Creio ser significativo o facto de o PCP, que dispôs dos maiores nomes da inteligência portuguesa, nos vários domínios das ciências, da arte, da literatura, do jornalismo, do teatro, do cinema, tê-los perdido, ocasionalmente sem honra nem grandeza. As formas de reivindicação de uma identidade provêm daqueles que, amiúde, foram confrontados com a indiferença e, até, com a hostilidade de aparatchiks, cuja mediocridade tinha a dimensão dos seus ressentimentos e rancores. Nesse equilíbrio absurdo entre a estupidez e o preconceito se consumiram anseios, paixões e esperanças. Até ao desencanto e ao desespero. A estupidez é uma deficiência mental. O preconceito é uma deficiência cultural.

O PCP deixou de discutir os problemas decorrentes do domínio social e cultural de uma classe sobre as outras.
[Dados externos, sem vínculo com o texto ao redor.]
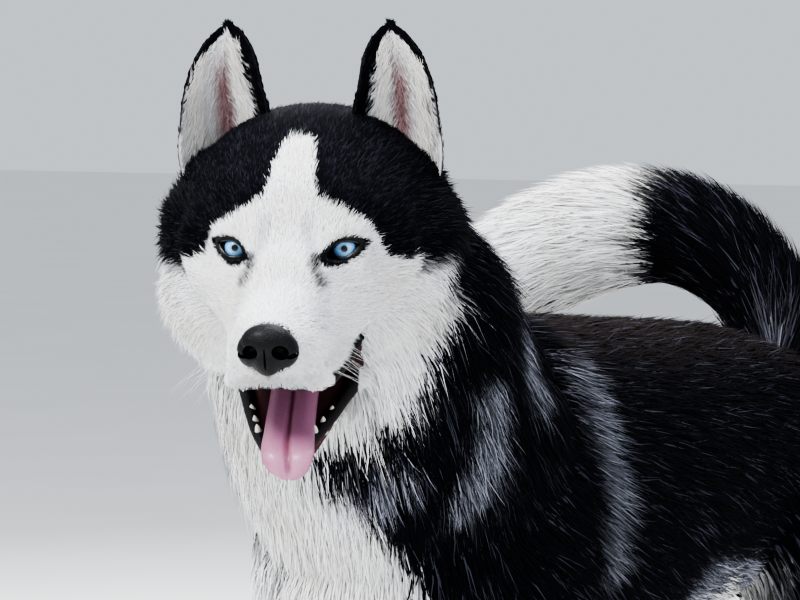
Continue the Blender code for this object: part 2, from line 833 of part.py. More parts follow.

A actual margem de interpretação despreza o que Álvaro Cunhal chamou «as diferenças compatíveis». Uma imprecisão acentuada pela cultura anti-PS, e reciprocamente estabelecida por uma cultura anti-PCP, até hoje incrementadas pelos dois partidos. A negação insensata dessa possibilidade histórica comportou o desacordo suicida, criador dos mais incómodos mecanismos de intolerância.

Bem gostaria de saber o que pensa Manuel Gusmão, uma das últimas grandes figuras intelectuais do PCP, acerca do que a crise no interior do partido pode, indirecta e directamente, atingir muitos portugueses. Ele não é um poeta maior, como se nos quer fazer crer: é um poeta estimável; vemo-lo, sobretudo, como um homem superior, antagonista dos estereótipos e dos encantamentos da «mediatização». Seria óptimo ouvi-lo. Porque o que disse Domingos Lopes é lacunar e insuficiente.